Thousands of angry horse and pony riders descended on Paris along with their animals to complain about tax hikes that they say will put many of them out of business.
The "cavaliers" as they are known rode into town and set up roads blocks at various locations throughout the city including Place de la Bastille and Place de la Nation.
The image above shows a man wearing a horse shaped mask holds a placard reading "Hollande you are not the right horse" as he takes part in the demonstration against the French government's proposed raising of the Value-Added Tax (VAT) for equestrian centers, in the streets of Paris on Sunday.
According to the government's plan, from 2014 equestrian centers will no longer benefit from the reduced VAT rate of 7% and will have to provide services while including the highest VAT rate of 20% in their prices.
Serge Lecomte, the president of the Fédération Française d'Équitation, has warned the measure "will send 80,000 horses to the abattoir."
Sunday's march, follows a farmers blockade of Paris last Thursday and comes after weeks of vigorous demonstrations with agrifood and road transport workers in the Brittany region of western France.
Dubbed the “Bonnets Rouges” after their emblematic red hats, a reference to a 17th-century tax revolt, the movement has itself blockaded major motorways in and around Brittany, and clashed with riot police.
Some frustrated members of the movement have also destroyed dozens of speed radars and metal toll gates set to be used to enforce the ecotax.
The protests in Brittany forced French Prime Minister Jean-Marc Ayrault to back down last month, and he suspended the ecotax, which would have been implemented from January 1st 2014, pending a “dialogue” with the movement.
The Bonnets Rouges blockades and protests, however, have continued, as the movement’s leaders demand the total abandonment of the ecotax, which they fear would cripple the agrifood sector, which is crucial in the region.

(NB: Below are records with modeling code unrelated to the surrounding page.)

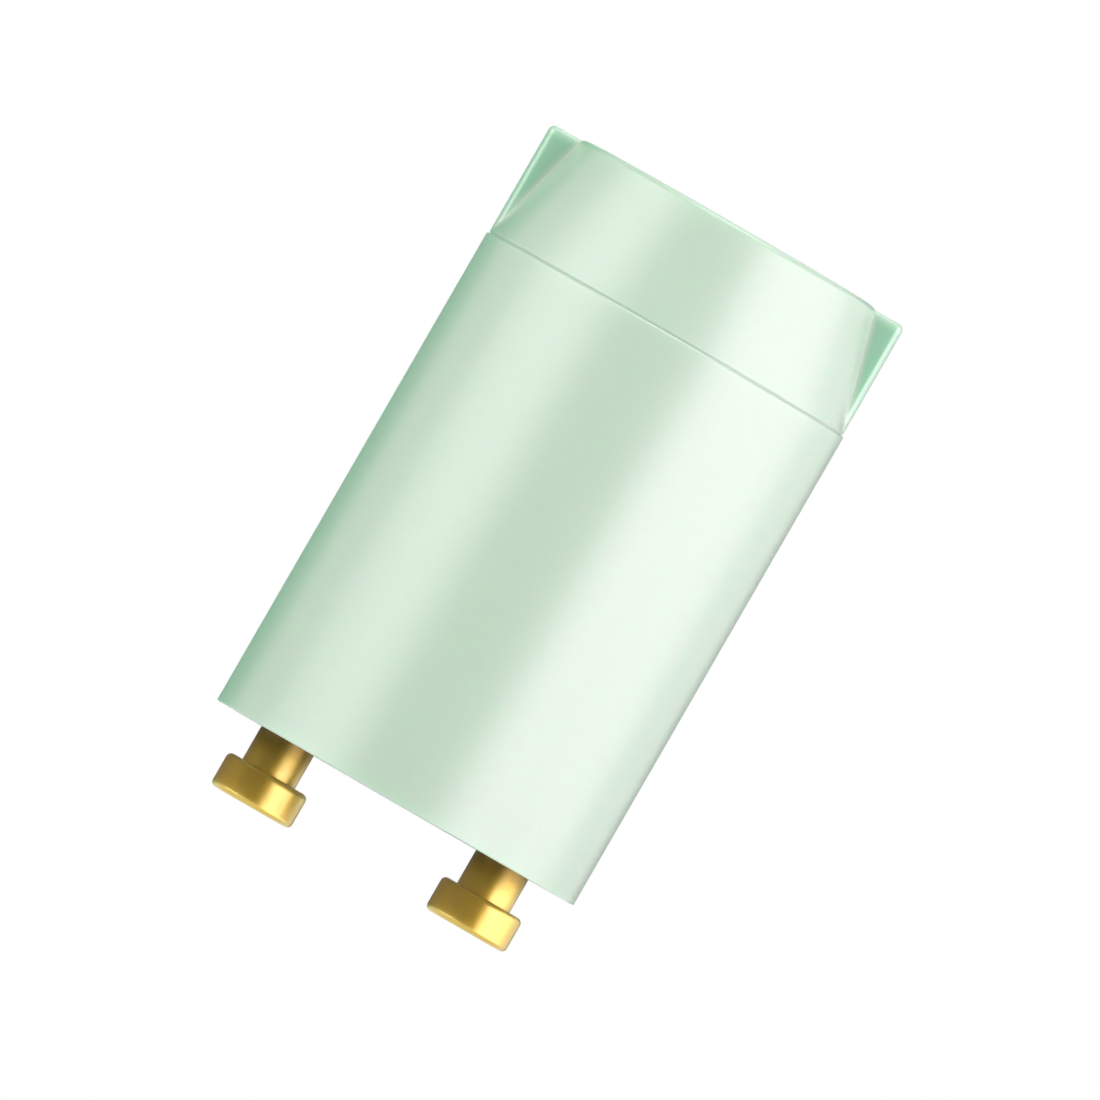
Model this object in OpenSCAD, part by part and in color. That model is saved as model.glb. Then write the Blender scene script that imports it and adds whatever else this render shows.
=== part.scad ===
// Glow starter for fluorescent lamps.
// A moulded can with a tapered nose and two grip wings is closed by a base disc that carries
// two turned contact pins. Inside it, a small glow bulb with a bimetal switch and a dipped
// capacitor are soldered side by side into the hollow inner ends of the pins.
// The starter stands on its pin heads: z = 0 is their end face, the pins lie along X,
// and the wings lie in the plane of the pins. All sizes are in millimetres.

/* [Contact pins] */
// Distance between the centres of the two pins
pin_pitch = 12.7; // [12.5:0.05:12.9]
// How far the pins stand out below the rim of the can
pin_reach = 3.9; // [3.6:0.1:4.4]
// Diameter of a pin's head
head_d = 4.7; // [4.5:0.05:5]
// Height of a pin's head
head_h = 1.95; // [1.7:0.05:2.2]
// Rounding of the head's two edges
head_edge = 0.3; // [0.1:0.05:0.5]
// Diameter of the neck that the socket's spring grips
neck_d = 3.1; // [2.8:0.05:3.4]
// Diameter of the shank inside the base disc
shank_d = 2.5; // [2.3:0.05:2.7]
// Diameter of the collar that is upset over the base disc
rivet_d = 3.7; // [3.4:0.1:4.2]
// Height of that collar
rivet_h = 0.7; // [0.5:0.05:1]
// Diameter of the solder cup in the pin's inner end
cup_d = 1.7; // [1.6:0.05:1.9]
// Depth of the solder cup
cup_depth = 2.4; // [1.5:0.1:3.5]

/* [Can] */
// Diameter of the barrel
body_d = 21.1; // [20.9:0.05:21.5]
// Height of the barrel, from the rim to the parting line
barrel_h = 27.75; // [27:0.25:29]
// Thickness of the can's side wall
wall = 1.1; // [0.9:0.05:1.3]
// Thickness of the closed end
end_wall = 1.3; // [1:0.1:1.6]
// How far the nose stands back from the barrel at the parting line
seam_step = 0.1; // [0.05:0.01:0.15]
// Depth and height of the fine groove along the parting line
seam_groove = 0.09; // [0.06:0.01:0.14]
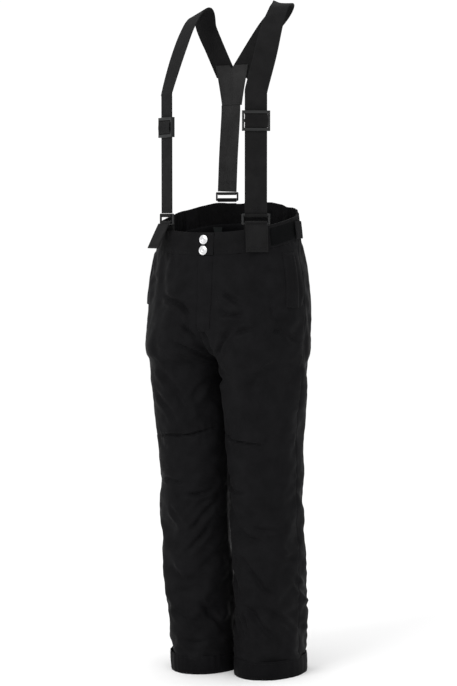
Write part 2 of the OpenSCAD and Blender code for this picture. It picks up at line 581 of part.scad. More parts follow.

On Saturday, around 2,000 trucks caused significant disruption to traffic in and out of several French cities including Paris, Strasbourg, Toulouse, Bordeaux, Marseille, Lyon and Lille.
Last week, around 2,000 protestors brought horses and ponies to protest in Dijon, eastern France, against the planned VAT hike on the equine sector.
Thursday’s planned blockade by farmers, then, will take place in an atmosphere of widespread anger in France and near-revolutionary levels of opposition to the policies of the Socialist-led government.
One French newspaper last week even went so far as to warn that the country was “on the brink of social explosion.”